Why You Should Re-read Books

by | Feb 7, 2020

I had a question about the history of human civilization. Rather than turn to the rabbit hole that is Google, I thought I’d consult the book Sapiens: A Brief History of Humankind that I had read before.  After scrolling through the list of contents I decided to start from chapter one. Reading through the first chapter, it stunned me how I had no recollection whatsoever of what I was reading. The knowledge on those pages was certainly worth remembering. Who wouldn’t want to remember the three important revolutions that shaped the course of history, and that the cognitive revolution kick-started history about 70,000 years ago? There and then, I had an epiphany, this is why you should re-read books–to remember the useful lessons from them!

I thought about when I first read Sapiens, it wasn’t that long ago, at the beginning of 2016 (I checked on my Kindle).  I was so impacted by it that it sparked many conversations so I should have remembered something. I panicked that I was suffering from amnesia. After more thought, I took comfort in the realization that human memory is fallible hence why we invented note-taking. Another explanation (a more preferable one) for my poor memory, is that I had read Sapiens in my pre-reading-respectfully period–I pick up books (mostly non-fiction) only after I have a set of questions I wish to have answered.

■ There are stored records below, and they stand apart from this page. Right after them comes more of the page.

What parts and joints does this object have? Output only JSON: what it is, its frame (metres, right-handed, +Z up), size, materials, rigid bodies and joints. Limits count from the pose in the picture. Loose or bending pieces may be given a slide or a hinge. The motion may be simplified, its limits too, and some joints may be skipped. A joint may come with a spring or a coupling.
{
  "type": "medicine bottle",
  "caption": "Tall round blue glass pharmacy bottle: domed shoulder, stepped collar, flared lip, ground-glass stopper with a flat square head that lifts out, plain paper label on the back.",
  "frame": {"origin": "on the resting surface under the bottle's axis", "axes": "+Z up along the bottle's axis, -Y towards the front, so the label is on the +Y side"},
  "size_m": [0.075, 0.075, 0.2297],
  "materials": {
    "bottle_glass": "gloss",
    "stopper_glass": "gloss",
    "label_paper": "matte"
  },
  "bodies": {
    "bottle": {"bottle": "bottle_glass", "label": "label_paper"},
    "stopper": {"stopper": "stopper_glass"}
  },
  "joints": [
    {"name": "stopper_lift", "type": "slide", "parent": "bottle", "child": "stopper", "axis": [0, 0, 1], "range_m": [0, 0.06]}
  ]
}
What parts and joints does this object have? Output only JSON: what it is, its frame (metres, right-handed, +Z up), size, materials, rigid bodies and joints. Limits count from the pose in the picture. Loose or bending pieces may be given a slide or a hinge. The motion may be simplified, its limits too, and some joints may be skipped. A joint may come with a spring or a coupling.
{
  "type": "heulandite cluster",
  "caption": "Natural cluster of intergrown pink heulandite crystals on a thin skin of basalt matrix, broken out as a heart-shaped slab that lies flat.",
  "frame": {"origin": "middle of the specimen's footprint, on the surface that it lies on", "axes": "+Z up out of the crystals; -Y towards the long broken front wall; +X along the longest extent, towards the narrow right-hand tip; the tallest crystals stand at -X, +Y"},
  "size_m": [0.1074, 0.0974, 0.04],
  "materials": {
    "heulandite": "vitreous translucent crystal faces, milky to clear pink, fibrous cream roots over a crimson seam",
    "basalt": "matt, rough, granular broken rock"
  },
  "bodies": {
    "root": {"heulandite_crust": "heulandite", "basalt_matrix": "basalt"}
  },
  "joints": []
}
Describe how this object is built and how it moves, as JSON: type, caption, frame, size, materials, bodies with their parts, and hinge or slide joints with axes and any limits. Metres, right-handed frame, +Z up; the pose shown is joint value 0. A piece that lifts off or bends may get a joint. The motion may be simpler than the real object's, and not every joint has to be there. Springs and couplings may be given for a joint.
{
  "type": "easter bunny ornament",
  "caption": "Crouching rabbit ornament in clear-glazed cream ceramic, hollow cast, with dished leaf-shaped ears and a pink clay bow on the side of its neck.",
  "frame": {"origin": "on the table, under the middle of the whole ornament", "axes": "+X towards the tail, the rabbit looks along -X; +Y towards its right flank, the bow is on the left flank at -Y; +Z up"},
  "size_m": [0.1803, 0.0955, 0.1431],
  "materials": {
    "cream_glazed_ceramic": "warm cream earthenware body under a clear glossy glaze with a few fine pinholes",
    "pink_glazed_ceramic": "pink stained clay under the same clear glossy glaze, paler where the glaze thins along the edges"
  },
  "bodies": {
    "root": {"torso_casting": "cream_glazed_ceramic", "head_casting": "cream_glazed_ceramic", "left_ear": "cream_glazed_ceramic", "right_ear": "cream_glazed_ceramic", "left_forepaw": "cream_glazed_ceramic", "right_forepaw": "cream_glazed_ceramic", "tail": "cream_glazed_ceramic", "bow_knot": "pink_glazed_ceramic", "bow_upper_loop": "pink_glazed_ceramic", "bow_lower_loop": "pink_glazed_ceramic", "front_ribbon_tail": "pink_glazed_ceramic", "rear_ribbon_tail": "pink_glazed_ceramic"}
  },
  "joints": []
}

In Oprah Winfrey’s eulogy for the late esteemed American author, Toni Morrison, she stated how she asked the author if it was true that people had to re-read her books to understand them. Morrison replied: “that, my dear is called reading.” I hate to contradict the great Toni Morrison but how will I ever get through my never-ending list of books to be read if I keep re-reading books? Fortunately, not all writers are Morrison whose books absolutely command re-reading. Even still, if only books written by high calibre are worth reading more than once, the list would still be long. Which begs the question how do you decide what books to re-read? The only answer I can come up with is, it really depends on how much impact they make on you. Impact,  is of course very subjective and varying. So I offer a list of ten books that I have re-read and/or will re-read to illustrate what I mean by impact: 


Books I Re-read

Things Fall Apart by Chinua Acebe: After the Bible and Quran, this is the third book I’ve known about the longest. I’ve been aware of this book since I was a child as it is the most pre-eminent reference for Nigerian literature. Put off by the reverence around it, I didn’t actually get to read it until my early twenties. When I finally read it I asked myself why did it take me so long, and I wondered what my life would have been like if I had read it sooner. It is no coincidence that Toni Morrison wrote in her Mouth Full Of Blood of the enormous debt she owed Acebe: “Acebe’s work liberated my artistic intelligence as nothing else had ever done. I became fit to reenter and reinhabit my own milieu without the services of a native guide”. The beauty of this novel lies not just in how Acebe dexterously uses the English language but also in how it tells the lessons of history through fiction.  

Thinking, Fast and Slow, Daniel Kahneman: This is my bi-yearly mental bootcamp to remind me to question my thinking and assumptions, and others’ too, hopefully. It taught me also to be wary of the use of the label ‘expert’.

The Prince, Niccolo Machiavelli: It is the first time I’ve ever come across such an honest and timeless account of what it takes to govern.

All novels byJane Austen: Just because they are a jolly good read!

Manolito Gafotas, Elvira Lindo: It was (and is) such a thrill to see the world, well Madrid, Spain, part of it through the eyes of an 8 year old boy from the working class neighborhood of Carabanchel. This book taught me how to understand humor in Spanish language.

Seven Brief Laws On Physics and Order Of Time by Carlo Rovelli: In Seven Laws Rovelli writes with such romanticism about physics that it made me fall in love. I wish he had been my science teacher at school, I may have become a physicist. I got super excited when I discovered he had written a WHOLE book to explain time, I just had to read it. Both books, especially Order Of Time have left me with so many questions that I have no choice but to keep going back to them, and of course others sources for answers. I ended up doing a course on laws of thermodynamics on Khan Academy to better comprehend Order Of Time

23 Things They Don’t Tell You About Capitalism, Ha-Joon Chang: This is the first book I found that manages to articulate in an accessible way the things I have long thought are wrong with modern form of capitalism, while introducing me to new flaws. 

Letters To A Young Artist, Anna Deavere Smith: The advice in this book is like what you would expect to receive from your favorite wise old aunty, and from that one teacher that sees and gets you.

The Alchemist, Paulo Coelho: I find myself a couple of times a year seeking out this book. Re-reading Coelho’s introduction (to the 10th year anniversary of the book) and the first chapter is usually enough to empower me to dream.

Berkshire Hathaway Letters To Shareholders, Warren Buffet: I Like the glimpse it gives me into Buffet’s mind.

The Power Of Now, Eckhart Tolle: This book has the knack of demanding to be read whenever I have forgotten to be present.